Среди выписок А. И. Михайловского-Данилевского из царских приказов по армии находим между прочими: «9 сентября [1797] уволены в один день 3 полных генерала, 3 генерал-лейтенанта и 9 генерал-майоров; 16 сентября вышло в один же день в отставку 68 обер– и унтер-офицеров гвардейских полков, 26-го числа 90 гвардейских унтер-офицеров, а 17 октября 120 унтер-офицеров Преображенского полка».

Постепенно мы действительно приближаемся к порядку чисел, близкому к данным о 2600 офицерах и генералах, «подвергавшихся гонениям».

Рядом с аудиториатскими репрессиями действовала упомянутая Тайная экспедиция. Часть дел, начатых по военной части, мы находим и здесь, например известный процесс важных особ – генералов князя Сибирского, Турчанинова и других, обвиненных и отправленных в Сибирь за злоупотребления.

Некоторые подробности этого дела в высшей степени характерны. Уже после отправления генералов в ссылку, 29 апреля 1800 г., Павел I приказывает надворному советнику Крюкову догнать осужденных и, «буде они не скованы, сковать их». Посланный вскоре доносил, что Турчанинов и Сибирский следуют «в оковах нарочитой толщины с глухими заклепками» и «крайне изнурены». Последнее замечание вызвало, очевидно, перемену настроения монарха, и 11 мая уж послан вдогонку приказ: оковы снять и в дороге отдыхать. 16 февраля 1801 г. Павел велел освободить князя Сибирского и вернуть его в Москву, после же воцарения Александра I последовала немедленная реабилитация.

Кроме того, в Тайную экспедицию доставлялись представители всех сословий, подозреваемые в преступлениях не только военных, но и политических. Подсчет дел этого ведомства особенно интересен тем, что дает редкую возможность сопоставить репрессии при Екатерине II и Павле I (Тайная экспедиция, созданная на четвертом месяце правления императрицы, была уничтожена сразу же по воцарении Александра I).

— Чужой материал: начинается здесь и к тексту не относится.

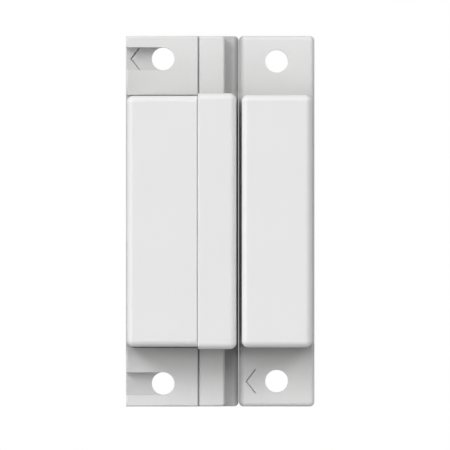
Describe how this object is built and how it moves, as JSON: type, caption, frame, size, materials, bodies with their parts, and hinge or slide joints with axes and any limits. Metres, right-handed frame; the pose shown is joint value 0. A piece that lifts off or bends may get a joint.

Всего за 35 лет екатерининского правления, с 1762 по 1796 г., через Тайную экспедицию прошло 862 дела, в среднем 25 дел в год. Больше всего – в 1763 г . (52 дела), в 1775 г . (44), меньше всего – в 1770 г . (10), 1792 г. (11), 1787 г . (12 дел). При Павле I, считая с 1 января 1797 г., мы находим 721 дело Тайной экспедиции: в 1797 г. – 154, в 1798 г. – 205, в 1799 г. – 118, в 1800 г. – 177, в 1801 г. – 57 (до указа об уничтожении Тайной экспедиции 2 апреля 1801 г.). В среднем 180 в год, т. е. в 7 раз больше, чем в предшествующее царствование.

Кого же и за что доставляли в страшное заведение Макарова и Николева?

Нами было выборочно просмотрено около 100 дел и составлена «тематическая роспись» остальных (благо заглавие каждого дела в основном достаточно подробно изъясняет, кого и за что допрашивают).

Исключив из расчета лиц с неясной или неопределенной социальной принадлежностью, представим оценки примерно для четырех пятых секретных дел (566 из 721); понятно, в одном деле могло быть замешано несколько человек.

В Тайную экспедицию было взято:


Таким образом, по 566 делам Тайной экспедиции проходит в 1797 – 1801 гг. 727 человек. (На самом деле больше, так как в ряде случаев привлекалось неопределенное число сообщников или родственников подследственного.) Дворяне явно преобладают, составляя 44 % всех обвиняемых. Примерно одинаково представлены три группы (купеческо-мещанская, крестьянско-мещанская вместе с городскими низами, иностранцы): каждая примерно по 13% подследственных, но в общей совокупности меньше дворянства! Наконец, духовенство и солдаты дают менее 9% общей численности обвиняемых.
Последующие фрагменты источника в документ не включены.